B. Syllabus for United States History class includes substantial Mexican history, stating “In this class we will study the history and culture of Chicano, Mexicano and indigenous people throughout the United States and Mexico. This class is intended to get students to become critically conscious about the society that we live in and the history that has made it what it is today.” (A.R.S. § 15-112(A)(4))
The Superintendent, assisted by ADE, concludes that TUSD is not in compliance with the Settlement Agreement or A.R.S. § 15-112. It appears to have one or more classes that “(l) promote the overthrow of the United States government [;] (2) promote resentment toward a race or class of people [; or] (4) advocate ethnic solidarity instead of the treatment of pupils as individuals.” A.R.S. § 15-112. The Superintendent is thus prepared to reinstate the Order dated January 6, 2012, adopting the ALJ’s order of December 27, 2011, requiring ADE to withhold ten percent of TUSD’s state aid if TUSD does not come into compliance with state law and the Settlement Agreement by March 4, 2015.
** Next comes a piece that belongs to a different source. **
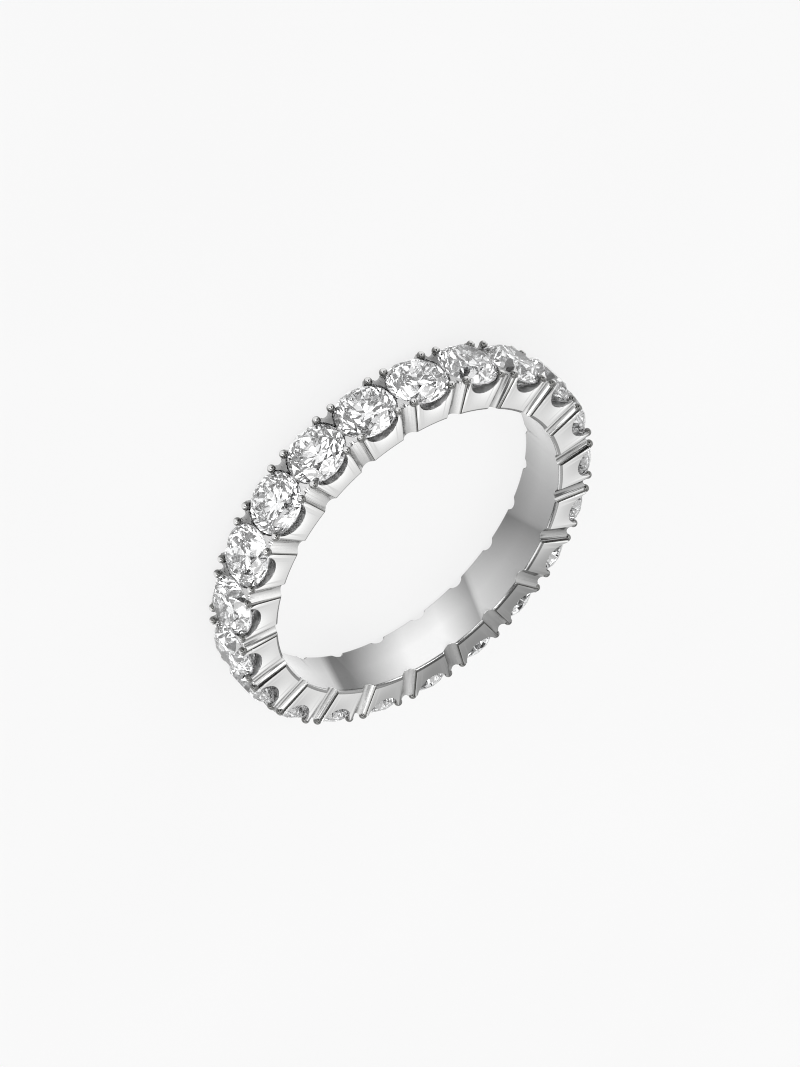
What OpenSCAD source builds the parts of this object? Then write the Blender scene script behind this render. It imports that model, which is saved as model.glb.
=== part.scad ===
// A full eternity ring: one polished metal setting that carries a closed row of
// round brilliant stones. It lies on its side, with the axis of the bore along +Z
// and z = 0 at the girdles of the stones, which it rests on.
// Lengths are in millimetres and angles in degrees.

/* [Finger] */
// Diameter of the bore that the finger goes through
finger_d = 16.9; // [16.5:0.1:17.1]
// Radius to which each edge of the bore is rounded
edge_r = 0.2; // [0.1:0.05:0.2]

/* [Band] */
// Width of the band, measured along the bore
band_w = 2.9; // [2.7:0.05:2.95]
// Height of the metal between two stones, above the middle of the stones' girdles
web_rise = 0.18; // [0.1:0.02:0.2]

/* [Flutes] */
// Width of the hollow flute that runs outwards between two stones on each side face
flute_w = 0.86; // [0.8:0.02:0.9]
// Depth of that flute in its middle
flute_depth = 0.3; // [0.25:0.01:0.32]

/* [Scallops] */
// Width of the round-bottomed scallop that opens the side face under each stone
scallop_w = 1.9; // [1.6:0.1:2]
// Height from the middle of a stone's girdle down to the floor of its scallop
scallop_drop = 0.62; // [0.5:0.02:0.7]

/* [Beads] */
// Diameter of the bead that holds the edge of a stone
bead_d = 0.42; // [0.36:0.02:0.44]
// Distance between the two beads of one flute, centre to centre
bead_spacing = 0.9; // [0.86:0.02:1]
// Height of a bead's centre above the middle of the girdles
bead_rise = 0.22; // [0.2:0.02:0.24]
// Distance from the side face in to the centre of a bead
bead_inset = 0.23; // [0.22:0.01:0.26]

/* [Stones] */
// Diameter of a stone
stone_d = 3; // [2.95:0.05:3]
// Width of a stone's table from corner to corner, as a share of its diameter
table_share = 0.61; // [0.55:0.01:0.63]
// Height of the crown, from the girdle's upper edge to the table
crown_h = 0.5; // [0.42:0.02:0.54]
// Thickness of the girdle
girdle_t = 0.09; // [0.06:0.01:0.1]
// Depth of the pavilion, from the girdle's lower edge to the point
pavilion_h = 1.29; // [1.2:0.01:1.3]
// Clear gap between the girdles of two neighbouring stones, where they are closest
stone_gap = 0.075; // [0.06:0.005:0.1]
// Clear gap between a stone and the metal
seat_gap = 0.07; // [0.05:0.01:0.08]

/* [Hidden] */

// The row of stones
stone_count = 21;
pitch = 360 / stone_count;
stone_r = stone_d / 2;
// The middle of every girdle lies on this radius, so that neighbours clear each other
girdle_r = (stone_r + stone_gap / 2) / tan(pitch / 2);
// The stones are a little wider than the band, and the ring rests on their girdles
band_low = stone_r - band_w / 2;
mid_z = stone_r;

// The band, as radii from the axis of the bore
bore_r = finger_d / 2;
face_r = bore_r + edge_r;
web_r = girdle_r + web_rise;

// A flute is part of a cylinder whose axis runs outwards, clear of the side face
flute_r = (flute_w * flute_w / 4 + flute_depth * flute_depth) / (2 * flute_depth);
flute_axis_out = flute_r - flute_depth;

// A scallop is a cylinder along the bore's direction, cut right across the band
scallop_r = scallop_w / 2;
scallop_axis_r = girdle_r - scallop_drop + scallop_r;

// The seat has the pavilion's slope and a straight wall above it
pavilion_angle = atan(pavilion_h / stone_r);
seat_wall_r = stone_r + seat_gap;
seat_point = -girdle_t / 2 - pavilion_h - seat_gap / cos(pavilion_angle);
seat_shoulder = seat_point + seat_wall_r * tan(pavilion_angle);

// A slot opens the middle of each web, where two girdles come within a hair of each other:
// its length runs along the bore, and its floor is this far under the girdles' middle
slot_length = 1;
slot_w = 0.2;
slot_drop = 0.2;

// How far a cutter runs on beyond the metal that it cuts
overrun = 0.5;

// Facets of a brilliant: eight mains, and a girdle of thirty-two flats
mains = 8;
main_step = 360 / mains;
girdle_flats = 32;
flat_step = 360 / girdle_flats;
table_r = table_share * stone_r;
// A star facet's outer corner, as a share of the way from the table to the girdle
star_share = 0.52;
// A lower half facet's inner corner, as a share of the way from the girdle to the point
lower_share = 0.76;
// Every stone is turned about its own axis by this much more than the one before
stone_turn = 27.8;

bead_r = bead_d / 2;
round_fn = 96;
bead_fn = 32;
flute_fn = 64;

// Puts a child that stands on its own Z axis at one place of the row, pointing outwards
module at_row(place) {
    rotate([0, 0, -90 + pitch * place])
        translate([girdle_r, 0, mid_z])
            rotate([0, 90, 0])
                children();
}

// The plain band: a ring whose edges at the bore are rounded
module band() {
    rotate_extrude($fn = round_fn) {
        translate([face_r, band_low])
            square([web_r - face_r, band_w]);
        translate([bore_r, band_low + edge_r])
            square([edge_r, band_w - 2 * edge_r]);
        for (height = [edge_r, band_w - edge_r])
            translate([face_r, band_low + height])
                circle(r = edge_r, $fn = bead_fn);
    }
}

// The seat of one stone, with its axis along Z and the middle of the girdle at z = 0
module seat_cutter() {
    rotate_extrude($fn = round_fn)
        polygon([
            [0, seat_point],
            [seat_wall_r, seat_shoulder],
            [seat_wall_r, web_rise + overrun],
            [0, web_rise + overrun]
        ]);
}

// The seats of a run of places, no two of which are neighbours
module seat_cutters(places) {
    for (place = places)
        at_row(place)
            seat_cutter();
}

// The scallop of one stone: it opens both side faces down to the pavilion
module scallop_cutter() {
    translate([0, 0, scallop_axis_r - girdle_r])
        rotate([0, 90, 0])
            cylinder(r = scallop_r, h = band_w + 2 * overrun, center = true, $fn = flute_fn);
}

// The flutes of one web, one on each side face
module flute_cutters() {
    for (side = [-1, 1])
        translate([side * (band_w / 2 + flute_axis_out), 0, bore_r - overrun - girdle_r])
            cylinder(r = flute_r, h = web_r - bore_r + 2 * overrun, $fn = flute_fn);
}

// The slot of one web, open at the top
module slot_cutter() {
    translate([-slot_length / 2, -slot_w / 2, -slot_drop])
        cube([slot_length, slot_w, slot_drop + web_rise + overrun]);
}

// The space of one stone's girdle and crown with the gap round it, which trims its beads
module crown_clearance() {
    rim_r = stone_r + seat_gap / 2;
    rim_top = girdle_t / 2 + seat_gap;
    top_r = table_r * cos(main_step / 2) + seat_gap / 2;
    rotate_extrude($fn = round_fn)
        polygon([
            [0, -crown_h],
            [rim_r, -crown_h],
            [rim_r, rim_top],
            [top_r, rim_top + crown_h],
            [0, rim_top + crown_h]
        ]);
}

// The four beads that hold one stone, trimmed to lie over the edge of its crown
module stone_beads() {
    half_angle = pitch / 2;
    bead_axis_r = girdle_r + bead_rise;
    along = bead_axis_r * cos(half_angle) + bead_spacing / 2 * sin(half_angle);
    across = bead_axis_r * sin(half_angle) - bead_spacing / 2 * cos(half_angle);
    difference() {
        for (side = [-1, 1], end = [-1, 1])
            translate([side * (band_w / 2 - bead_inset), end * across, along - girdle_r])
                sphere(r = bead_r, $fn = bead_fn);
        crown_clearance();
    }
}

// The band with its flutes, scallops and slots
module open_band() {
    difference() {
        difference() {
            difference() {
                band();
                for (place = [0 : stone_count - 1])
                    at_row(place + 0.5)
                        flute_cutters();
            }
            for (place = [0 : stone_count - 1])
                at_row(place)
                    scallop_cutter();
        }
        for (place = [0 : stone_count - 1])
            at_row(place + 0.5)
                slot_cutter();
    }
}

// The row is an odd number of stones, so its seats are cut in three runs
module setting() {
    color("silver") {
        difference() {
            difference() {
                difference() {
                    open_band();
                    seat_cutters([0 : 2 : stone_count - 3]);
                }
                seat_cutters([1 : 2 : stone_count - 2]);
            }
            seat_cutters([stone_count - 1]);
        }
        for (place = [0 : stone_count - 1])
            at_row(place)
                stone_beads();
    }
}

// A point at a distance and an angle from the stone's axis, at a height over its girdle
function around(radius, angle, height) = [radius * cos(angle), radius * sin(angle), height];

// The height at a third place of the plane that holds three points
function plane_height(a, b, c, x, y) =
    let (n = cross(b - a, c - a))
    a[2] - (n[0] * (x - a[0]) + n[1] * (y - a[1])) / n[2];

// The outer corner of a star facet, on the plane of the crown main beside it
star_r = table_r * cos(main_step / 2) * (1 - star_share) + stone_r * star_share;
star_h = crown_h * (stone_r - star_r * cos(main_step / 2)) / (stone_r - table_r);
// The inner corner of a lower half, on the ridge between two pavilion mains
lower_h = -pavilion_h * lower_share;
lower_r = (1 - lower_share) * stone_r / cos(main_step / 2);

// The height of a half facet where it meets one corner of the girdle
function half_height(flat, inner) =
    let (
        main = floor(flat / 4) * main_step,
        first = around(stone_r, main, 0),
        second = around(stone_r, main + main_step / 2, 0),
        third = around(stone_r, main + main_step, 0),
        early = flat % 4 < 2,
        corner = around(stone_r, flat * flat_step, 0)
    )
    flat % 2 == 0 ? 0
        : early ? plane_height(inner, first, second, corner[0], corner[1])
        : plane_height(inner, second, third, corner[0], corner[1]);

// The corners of one stone, in rings from the table down to the point
function stone_points() =
    let (half = girdle_t / 2)
    concat(
        [for (k = [0 : mains - 1]) around(table_r, k * main_step, half + crown_h)],
        [for (k = [0 : mains - 1]) around(star_r, (k + 0.5) * main_step, half + star_h)],
        [for (j = [0 : girdle_flats - 1])
            let (inner = around(star_r, (floor(j / 4) + 0.5) * main_step, star_h))
            around(stone_r, j * flat_step, half + half_height(j, inner))],
        [for (j = [0 : girdle_flats - 1])
            let (inner = around(lower_r, (floor(j / 4) + 0.5) * main_step, lower_h))
            around(stone_r, j * flat_step, -half + half_height(j, inner))],
        [for (k = [0 : mains - 1]) around(lower_r, (k + 0.5) * main_step, -half + lower_h)],
        [[0, 0, -half - pavilion_h]]
    );

// The facets of one stone, each a flat polygon whose corners run clockwise from outside
function stone_faces() =
    let (
        star = mains,
        upper = 2 * mains,
        lower = upper + girdle_flats,
        inner = lower + girdle_flats,
        point = inner + mains
    )
    concat(
        [[for (k = [mains - 1 : -1 : 0]) k]],
        [for (k = [0 : mains - 1]) [k, (k + 1) % mains, star + k]],
        [for (k = [0 : mains - 1]) [k, star + k, upper + 4 * k, star + (k + mains - 1) % mains]],
        [for (k = [0 : mains - 1], h = [0, 2])
            let (j = 4 * k + h)
            [star + k, upper + (j + 2) % girdle_flats, upper + j + 1, upper + j]],
        [for (j = [0 : girdle_flats - 1])
            let (next = (j + 1) % girdle_flats)
            [upper + j, upper + next, lower + next, lower + j]],
        [for (k = [0 : mains - 1], h = [0, 2])
            let (j = 4 * k + h)
            [inner + k, lower + j, lower + j + 1, lower + (j + 2) % girdle_flats]],
        [for (k = [0 : mains - 1])
            [point, inner + (k + mains - 1) % mains, lower + 4 * k, inner + k]]
    );

module stone(place) {
    color("aliceblue")
        at_row(place)
            rotate([0, 0, stone_turn * place])
                polyhedron(points = stone_points(), faces = stone_faces(), convexity = 2);
}

setting();
stone(0);  // stone_01
stone(1);  // stone_02
stone(2);  // stone_03
stone(3);  // stone_04
stone(4);  // stone_05
stone(5);  // stone_06
stone(6);  // stone_07
stone(7);  // stone_08
stone(8);  // stone_09
stone(9);  // stone_10
stone(10);  // stone_11
stone(11);  // stone_12
stone(12);  // stone_13
stone(13);  // stone_14
stone(14);  // stone_15
stone(15);  // stone_16
stone(16);  // stone_17
stone(17);  // stone_18
stone(18);  // stone_19
stone(19);  // stone_20
stone(20);  // stone_21
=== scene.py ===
# %% [markdown]
# A full eternity ring, lying on its side on a pale table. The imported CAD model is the
# fixed frame: it gives the sizes and places, and every piece made here has to sit in it.
# Its clear stones are already cut with true flat facets, so they stay and only get a
# finish. Its metal is true in form but coarse for a mirror polish, so that one piece is
# made again here with finer curves and softened edges.

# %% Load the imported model
import math

import bmesh
import bpy
from mathutils import Matrix, Vector
from mathutils.bvhtree import BVHTree


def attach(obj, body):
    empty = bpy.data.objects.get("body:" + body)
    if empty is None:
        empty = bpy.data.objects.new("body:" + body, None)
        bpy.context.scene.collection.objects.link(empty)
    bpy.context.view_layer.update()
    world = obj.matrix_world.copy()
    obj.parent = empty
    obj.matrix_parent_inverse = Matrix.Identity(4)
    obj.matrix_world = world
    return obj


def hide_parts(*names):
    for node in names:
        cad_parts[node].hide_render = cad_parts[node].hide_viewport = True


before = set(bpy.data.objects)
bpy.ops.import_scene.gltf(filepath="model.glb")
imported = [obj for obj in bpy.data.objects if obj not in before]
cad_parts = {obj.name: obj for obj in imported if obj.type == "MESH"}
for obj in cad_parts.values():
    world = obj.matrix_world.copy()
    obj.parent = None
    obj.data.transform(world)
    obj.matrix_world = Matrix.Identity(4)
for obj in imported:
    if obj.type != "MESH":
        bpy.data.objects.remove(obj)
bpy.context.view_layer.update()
print("nodes in the frame:", len(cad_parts))

# %% [markdown]
# All sizes are in millimetres, as a jeweller would note them, because Blender's mesh
# tools have fixed limits that suit lengths near one. Each finished mesh is shrunk to
# metres at the very end. The row is described by one stone's place: the stones' girdles
# lie on a circle that leaves a hair's width between neighbours.

# %% Measures of the ring
MM = 0.001
STONES = 21
PITCH = math.tau / STONES
STONE_R = 1.5
STONE_GAP = 0.075
GIRDLE_R = (STONE_R + STONE_GAP / 2) / math.tan(PITCH / 2)
BAND_W = 2.9
BORE_R = 8.45
EDGE_R = 0.2
FACE_R = BORE_R + EDGE_R
WEB_R = GIRDLE_R + 0.18
MIDDLE = 1.5
OVERRUN = 0.5
FLUTE_W = 0.86
FLUTE_DEPTH = 0.3
FLUTE_BED = BAND_W / 2 - FLUTE_DEPTH
BEAD_R = 0.21
BEAD_RISE = 0.22
BEAD_FOOT_R = GIRDLE_R + BEAD_RISE + BEAD_R / 2
BEAD_TOP_R = GIRDLE_R + BEAD_RISE + BEAD_R
print("girdle radius", round(GIRDLE_R, 4), "mm, web radius", round(WEB_R, 4), "mm")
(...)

In addition to the above violations, ADE is concerned that TUSD is not in compliance with state statutes and board policies that require board adoption of curriculum and materials after proper notice to the public. (See A.R.S. §15-34l (A)(l), (2); 15-721; 15-722 and TUSD Board Policy IJJ.) Finally, it appears that at least some classes at Cholla Magnet School are in violation of A.R.S. § 15-506, which requires that time be set aside each day for those who wish to recite the Pledge of Allegiance. (See Bell Work, United States History African American Perspective, Carlos Wong.)
TUSD should demonstrate compliance by taking the following actions:
A. Properly adopting curricula and materials that meet state standards and do not violate state law,
B. Removing objectionable material from the curriculum,
C. Showing ADE that all teachers are teaching properly approved curricula. (Attached as exhibit A to this letter is a list of information that ADE will accept as evidence of compliance.)